Overall, I completely agree with this comment. But I live in the middle of the forest, completely surrounded by trees and when it hits 35c that air conditioning is very needed. Trees are nice but an air conditioner they are not.
There's a huge difference in that between the UK and countries further to the south: for example, pretty much all dwellings in Portugal have outside window shutters whilst in the UK it's incredibly rare (instead they have inside heavy courtains, so the light goes into the house and the INSIDE gets absorbed by transformed into heat by the courtains) but on the other hand housing insulation is generaly complete total crap in Portugal, but less so in the UK (still not at Scandinavia or Russian levels of efficiency, but way better than Portugal) so in Winter unless one uses massive amounts of electricity/gas for heating, it's literally colder indoors in Portugal than in Britain.
At the very least both Portugal and Spain are much better adapted to higher temperatures than elsewhere in Europe, and that's anchored on traditional techniques (such as outside window shutters, houses painted in light colors and the type of roofing used) rather than the brute-force energy-heavy techniques (such as heavy use of Aircon) so common in places like the US.

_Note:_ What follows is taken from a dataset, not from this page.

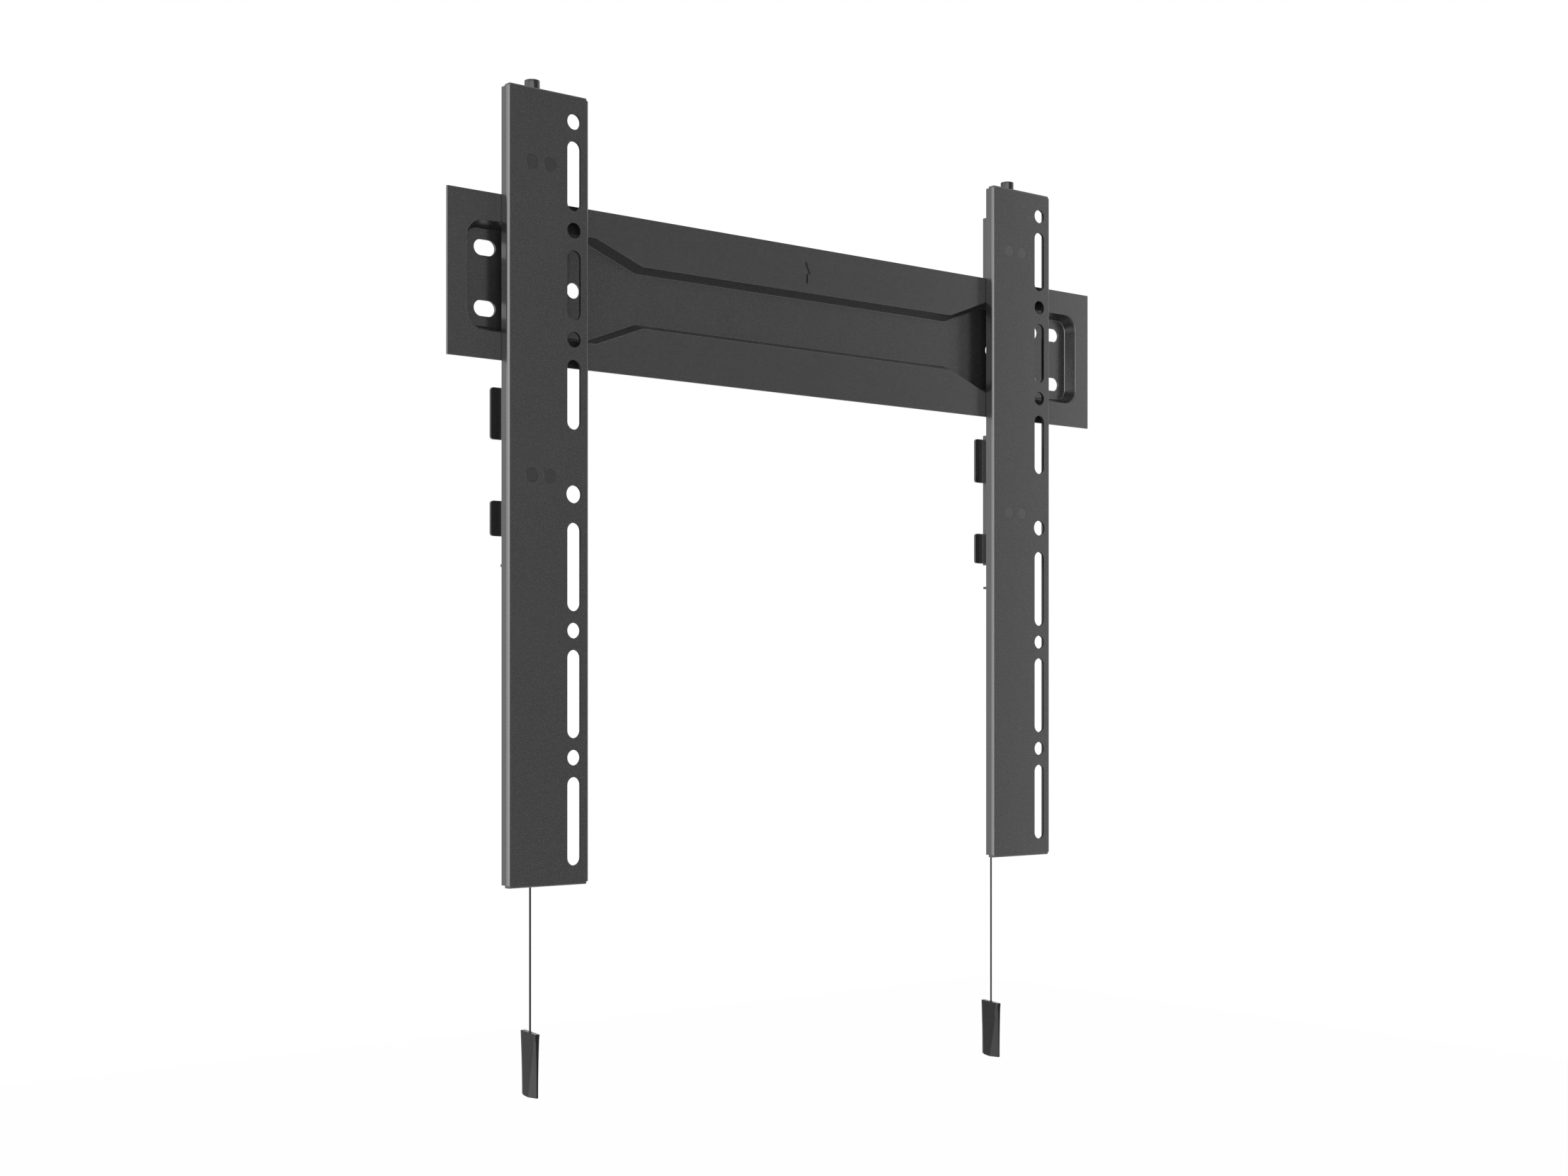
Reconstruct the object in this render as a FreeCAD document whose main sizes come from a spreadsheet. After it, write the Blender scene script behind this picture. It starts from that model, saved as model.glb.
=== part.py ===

Well in places like UK, people are installing AC instead of trying many other, passive cooling options first. They don't plant a single shrub next to their building but do put in highly inefficient portable AC units meanwhile asphalting/concreting there driveways... That's exactly what got me on my high horse. AC can be needed, but it's definitely not the first way to go in a northern-ish European place if the building doesn't have outside shutters, very non green streets around etc. It's not the miracle solution, AC adds to climate change, other ways of dealing with heat do not.